TASK DESCRIPTION
Assemble all lines in which the string "Identity" appears.

SOURCE MATERIAL
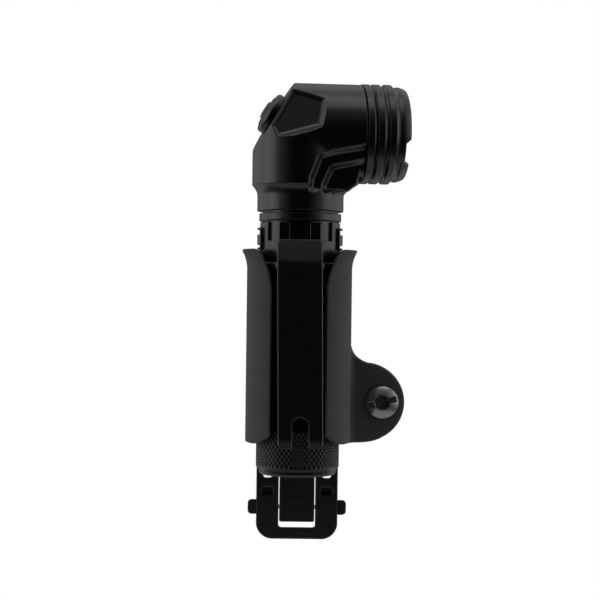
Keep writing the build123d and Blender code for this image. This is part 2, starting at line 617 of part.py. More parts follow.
# ---- flashlight: tail cap -----------------------------------------------------------------------------------------
def tail_cap():
    cap = post(TAIL_R, TAIL_KNURL_END, TAIL_TOP - AXIAL_PLAY)
    lip = post(TAIL_LIP_R, TAIL_END, TAIL_KNURL_END)
    cap += fillet(lip.edges().filter_by(GeomType.CIRCLE).sort_by(Axis.Z)[0], 1.5)
    cap -= post(CAP_BORE, TAIL_END + TAIL_FLOOR, TAIL_TOP + 1)
    cap -= post(6.2, TAIL_END - 1, TAIL_END + 2)
    return TURNED * cap


def tail_magnet():
    return TURNED * post(6.15, TAIL_END + 0.3, TAIL_END + 2)


def tail_contact_board():
    low = TAIL_END + TAIL_FLOOR
    return TURNED * post(CAP_BORE - 0.4, low + 0.1, low + 1.7)


def tail_spring():
    low = TAIL_END + TAIL_FLOOR + 1.7
    return TURNED * coil(5.0, 0.55, low, CELL_BOTTOM, 6)


# ---- flashlight: head ---------------------------------------------------------------------------------------------
def head_mass(inset):
    """Upright and barrel of the head, shrunk evenly by inset."""
    upright = post(UPRIGHT_R - inset, SHOULDER_HIGH, BARREL_Z)
    tube = barrel(BARREL_R - inset, 0, HOUSING_FRONT)
    elbow = Pos(0, 0, BARREL_Z) * Sphere(UPRIGHT_R - inset)
    shoulder = Pos(0, 0, (SHOULDER_LOW + SHOULDER_HIGH) / 2) * Cone(
        NECK_R, UPRIGHT_R - inset, SHOULDER_HIGH - SHOULDER_LOW
    )
    return upright + tube + elbow + shoulder


def cheek_step(points, inset):
    """What is milled off both cheeks below and ahead of a line."""
    region = side_prism(points, -2 * BARREL_R, 2 * BARREL_R)
    return region - head_mass(inset)


def cheek_flat(side):
    """The sunk five-sided flat beside the switch facet; side is -1 at the front and 1 at the back."""
    outline = [(-5.0, 92.9), (6.9, 89.2), (4.9, 78.6), (-11.4, 74.2), (-13.4, 78.6)]
    prism = side_prism(outline, 0, side * 2 * BARREL_R)
    plane = Plane(origin=(-5.0, side * CHEEK_TOP_Y, 92.9), z_dir=(-0.234, side * 0.919, 0.317))
    return prism & (plane * Pos(0, 0, 30) * Box(120, 120, 60))


def head_housing():
    neck_low = COLLAR_TOP + 0.4 + NECK_RING + NECK_GROOVE
    front = HOUSING_FRONT
    head = head_mass(0)
    outer = [(front + 1, 71.2), (5.7, 67.0), (1.0, 57.1), (1.2, SHOULDER_LOW), (40, SHOULDER_LOW), (40, 71.2)]
    inner = [(front + 1, 65.9), (11.4, 61.7), (6.9, 56.3), (7.6, SHOULDER_LOW), (40, SHOULDER_LOW), (40, 65.9)]
    head -= cheek_step(outer, STEP) + cheek_step(inner, 2 * STEP)
    head += post(NECK_R, neck_low, SHOULDER_LOW)
    head += barrel(RING_R - RING_GROOVE - 0.4, front - 1, BARREL_FRONT)
    head += barrel(RING_R, RING_START, RING_START + RING_WIDTH)
    head -= cheek_flat(-1) + cheek_flat(1)
    head -= FACET * Pos(0, 0, 20) * Box(80, 80, 40)
    head -= post(COLLAR_SEAT_R, neck_low - 1, TUBE_TOP + 0.1)
    head -= post(TUBE_BORE, neck_low - 1, BARREL_Z)
    head -= barrel(UPRIGHT_R - HEAD_WALL - 2.4, -4, REFLECTOR_BACK - PILL_THICK)
    head -= barrel(BARREL_R - HEAD_WALL - 1, REFLECTOR_BACK - PILL_THICK, BARREL_FRONT + 1)
    head -= FACET * Cylinder(SWITCH_POCKET_R, 2 * SWITCH_SINK)
    head -= FACET * Pos(0, 0, -6) * Cylinder(2.2, 12)
    return TURNED * head


def bezel_ring():
    """Screwed front of the head: cooling rings and a crenellated rim."""
    bezel = barrel(RING_R - RING_GROOVE, BARREL_FRONT, BEZEL_FRONT)
    for i in range(1, 3):
        start = RING_START + i * RING_PITCH
        bezel += barrel(RING_R, max(start, BARREL_FRONT), start + RING_WIDTH)
    rim = barrel(RING_R, RING_START + 3 * RING_PITCH + 0.2, BEZEL_FRONT)
    bezel += fillet(rim.edges().filter_by(GeomType.CIRCLE).sort_by(Axis.X)[-1], 2.2)
    bezel -= barrel(LENS_R + 0.1, LENS_BACK - GASKET, BEZEL_FRONT - LENS_SETBACK)
    bezel -= barrel(LENS_R - 1.2, BARREL_FRONT - 1, BEZEL_FRONT + 1)
    bezel -= barrel(LENS_R + 0.1, BARREL_FRONT - 1, LENS_BACK - GASKET + 0.01)
    half = NOTCH_WIDTH / 2
    outline = [(-TOOTH_DEPTH, -half), (0.5, -half - 2), (0.5, half + 2), (-TOOTH_DEPTH, half)]
    notch = extrude(make_face(Polyline([(x, y, 0) for x, y in outline], close=True)), amount=RING_R)
    for angle in (90 + NOTCH_ANGLE, -90 - NOTCH_ANGLE):
        bezel -= Pos(BEZEL_FRONT, 0, BARREL_Z) * Rot(angle, 0, 0) * Pos(0, 0, RING_R / 2) * notch
    return TURNED * bezel


def lens():
    return TURNED * barrel(LENS_R, LENS_BACK, LENS_BACK + LENS_THICK)


def lens_gasket():
    return TURNED * barrel_ring(LENS_R, LENS_R - 1.4, LENS_BACK - GASKET, LENS_BACK)


def reflector():
    """Parabolic cup with its hole for the emitter."""
    front, back = LENS_BACK - GASKET, REFLECTOR_BACK
    rim = LENS_R - 1.6
    depth = front - back
    focus = rim**2 / (4 * (depth + 2))

    def cup(offset):
        outline = Spline([(x, 2 * (focus * (x + 2)) ** 0.5 + offset) for x in (0, depth * 0.3, depth * 0.65, depth)])
        face = make_face(
            [*outline.edges(), *Polyline([outline @ 1, (depth, 0), (0, 0), outline @ 0]).edges()]
        )
        return revolve(face, Axis.X)

    shape = cup(0) - cup(-REFLECTOR_WALL)
    shape += Pos(depth - 0.5, 0, 0) * Rot(0, 90, 0) * (Cylinder(rim, 1) - Cylinder(rim - REFLECTOR_WALL, 2))
    return TURNED * Pos(back, 0, BARREL_Z) * shape


def led_board():
    low = REFLECTOR_BACK - 1.8
    return TURNED * barrel(LED_BOARD_R, low, low + 1.6)


def led_emitter():
    low = REFLECTOR_BACK - 0.2
    body = Pos(low + 0.5, 0, BARREL_Z) * Box(1.0, LED_SIZE, LED_SIZE)
    dome = Pos(low + 1.0, 0, BARREL_Z) * Sphere(1.9)
    return TURNED * (body + (dome & block((low + 0.9, low + 5), (-3, 3), (BARREL_Z - 3, BARREL_Z + 3))))


def led_pill():
    """Aluminium slug that carries the emitter board and lets its heat into the housing."""
    high = REFLECTOR_BACK - 1.8
    return TURNED * (barrel(BARREL_R - HEAD_WALL - 1, high - 1.7, high) - barrel(1.6, high - 3, high + 1))


def driver_board():
    low = TUBE_TOP + 0.3
    return TURNED * post(TUBE_BORE - 0.1, low, low + DRIVER_THICK)


def driver_parts():
    """Inductor and capacitors on the driver board, and its contact pad underneath."""
    low = TUBE_TOP + 0.3
    top = low + DRIVER_THICK
    inductor = Pos(-3, 2, top + 1.6) * Box(6.4, 6.4, 3.2)
    caps = [Pos(5, y, top + 0.9) * Box(3.2, 1.8, 1.8) for y in (-4, 0, 4)]
    return Compound([TURNED * part for part in (inductor, *caps)])


def driver_retaining_ring():
    low = TUBE_TOP + 0.3 + DRIVER_THICK
    return TURNED * ring(TUBE_BORE, TUBE_BORE - 1.6, low, low + RETAINER_HEIGHT)


def head_contact_spring():
    return TURNED * coil(4.2, 0.5, CELL_BOTTOM + CELL_LENGTH + CELL_BUTTON[1], TUBE_TOP + 0.3, 5)


def led_wires():
    """Two leads from the driver board up and forward to the emitter board."""
    leads = []
    for y in (-0.7, 0.7):
        start = (1.5, y, TUBE_TOP + 0.3 + DRIVER_THICK)
        corner = (1.5, y, BARREL_Z)
        end = (REFLECTOR_BACK - 1.9, y, BARREL_Z)
        path = FilletPolyline([start, corner, end], radius=6)
        leads.append(TURNED * sweep(Plane(origin=start, z_dir=(0, 0, 1)) * Circle(0.45), path))
    return Compound(leads)


# ---- flashlight: switch -------------------------------------------------------------------------------------------
def facet_post(r, low, high):
    """A cylinder square to the switch facet, measured from its face."""
    return FACET * Pos(0, 0, (low + high) / 2) * Cylinder(r, high - low)


def switch_ring():
    """Screwed ring that holds the button in its pocket."""
    body = facet_post(SWITCH_RING_R, 0, SWITCH_RING_RISE) + facet_post(SWITCH_POCKET_R - 0.05, -2, 0)
    body -= facet_post(BUTTON_R + BUTTON_PLAY, -5, 5)
    return TURNED * body


def switch_button():
    """Round button with a raised grip pad; its flange sits under the ring."""
    body = facet_post(BUTTON_R, -1.6, BUTTON_RISE)
    body += facet_post(3.5, BUTTON_RISE, BUTTON_RISE + 0.9)
    return TURNED * body


def switch_board():
    board = facet_post(SWITCH_POCKET_R - SWITCH_BOARD_GAP, -SWITCH_SINK, -SWITCH_SINK + 0.4)
    return TURNED * board


def tact_switch():
    low = -SWITCH_SINK + 0.4
    return TURNED * facet_post(1.2, low, -1.6 - BUTTON_TRAVEL - 0.15)


PARTS = {
    "holster_shell": holster_shell,
    "retention_screw": retention_screw,
    "retention_post": retention_post,
    "retention_spacer": retention_spacer,
    "mount_screws": mount_screws,
    "belt_clip_base": belt_clip_base,
    "belt_spacer_bar": belt_spacer_bar,
    "hinge_pin": hinge_pin,
    "tab_springs": tab_springs,
    "belt_clip_jaw": belt_clip_jaw,
    "release_tab_left": lambda: release_tab(-1),
    "release_tab_right": lambda: release_tab(1),
    "clip_collar": clip_collar,
    "clip_rivets": clip_rivets,
    "pocket_clip": pocket_clip,
    "body_tube": body_tube,
    "tail_o_ring": tail_o_ring,
    "neck_ring": neck_ring,
    "battery_cell": battery_cell,
    "cell_wrap": cell_wrap,
    "head_contact_spring": head_contact_spring,
    "driver_board": driver_board,
    "driver_parts": driver_parts,
    "driver_retaining_ring": driver_retaining_ring,
    "led_wires": led_wires,
    "head_housing": head_housing,
    "bezel_ring": bezel_ring,
    "lens": lens,
    "lens_gasket": lens_gasket,
    "reflector": reflector,
    "led_emitter": led_emitter,
    "led_board": led_board,
    "led_pill": led_pill,
    "switch_ring": switch_ring,
    "switch_board": switch_board,
    "tact_switch": tact_switch,
    "switch_button": switch_button,
    "tail_cap": tail_cap,
    "tail_magnet": tail_magnet,
    "tail_contact_board": tail_contact_board,
    "tail_spring": tail_spring,
}

os.makedirs("parts", exist_ok=True)
for name, make in PARTS.items():
    export_step(make(), f"parts/{name}.step")
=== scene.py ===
"""Looks of a right-angle flashlight docked in a moulded belt holster with a hinged belt clip.

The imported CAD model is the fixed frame. Most visible pieces are distance fields in millimetres, meshed here
and put where the frame's joints and boxes say. Fields are negative inside and take arrays of points. Pieces
of the light are built with its own axis at x = y = 0 and the beam along +X.
"""

import json
from math import atan2, cos, hypot, pi, radians, sin

import bmesh
import bpy
import numpy as np
from mathutils import Matrix, Vector


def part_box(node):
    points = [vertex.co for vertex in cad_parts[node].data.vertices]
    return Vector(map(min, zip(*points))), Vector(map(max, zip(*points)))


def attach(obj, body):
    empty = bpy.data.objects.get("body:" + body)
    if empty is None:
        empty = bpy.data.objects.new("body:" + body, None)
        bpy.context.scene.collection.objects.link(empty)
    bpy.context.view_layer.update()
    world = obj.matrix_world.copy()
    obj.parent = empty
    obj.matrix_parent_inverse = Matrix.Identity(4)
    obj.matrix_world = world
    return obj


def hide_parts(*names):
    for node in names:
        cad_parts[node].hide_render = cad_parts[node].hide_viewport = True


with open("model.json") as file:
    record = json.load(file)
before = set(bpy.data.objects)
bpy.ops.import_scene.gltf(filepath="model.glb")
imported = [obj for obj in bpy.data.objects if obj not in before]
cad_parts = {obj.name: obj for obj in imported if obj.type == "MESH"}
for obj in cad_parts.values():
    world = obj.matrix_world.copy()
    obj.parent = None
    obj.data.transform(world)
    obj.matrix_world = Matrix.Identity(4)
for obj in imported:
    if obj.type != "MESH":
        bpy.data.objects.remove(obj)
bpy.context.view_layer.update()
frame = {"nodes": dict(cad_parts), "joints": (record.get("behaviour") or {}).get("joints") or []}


# ---- places read from the frame, in millimetres --------------------------------------------------
def span(node):
    """Lowest and highest corner of a CAD node in millimetres."""
    return [np.array(corner) * 1000 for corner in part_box(node)]


def joint(name):
    """A joint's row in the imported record."""
    return next(j for j in frame["joints"] if j["name"] == name)


press = joint("switch_press")["axis"]                      # into the head, square to the switch facet
LIGHT_YAW = atan2(press[1], press[0])
FACET_SLOPE = atan2(hypot(press[0], press[1]), -press[2])
LIGHT_X, LIGHT_Y = (v * 1000 for v in joint("light_swivel")["pos_m"][:2])
HINGE_Z = joint("jaw_open")["pos_m"][2] * 1000

neck_box, rim_box = span("neck_ring"), span("bezel_ring")
shell_box, screw_box, base_box = span("holster_shell"), span("retention_screw"), span("belt_clip_base")
jaw_box, tab_box = span("belt_clip_jaw"), span("release_tab_right")
cap_box, leaf_box = span("tail_cap"), span("pocket_clip")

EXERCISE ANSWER
    obj.matrix_parent_inverse = Matrix.Identity(4)
    obj.matrix_world = Matrix.Identity(4)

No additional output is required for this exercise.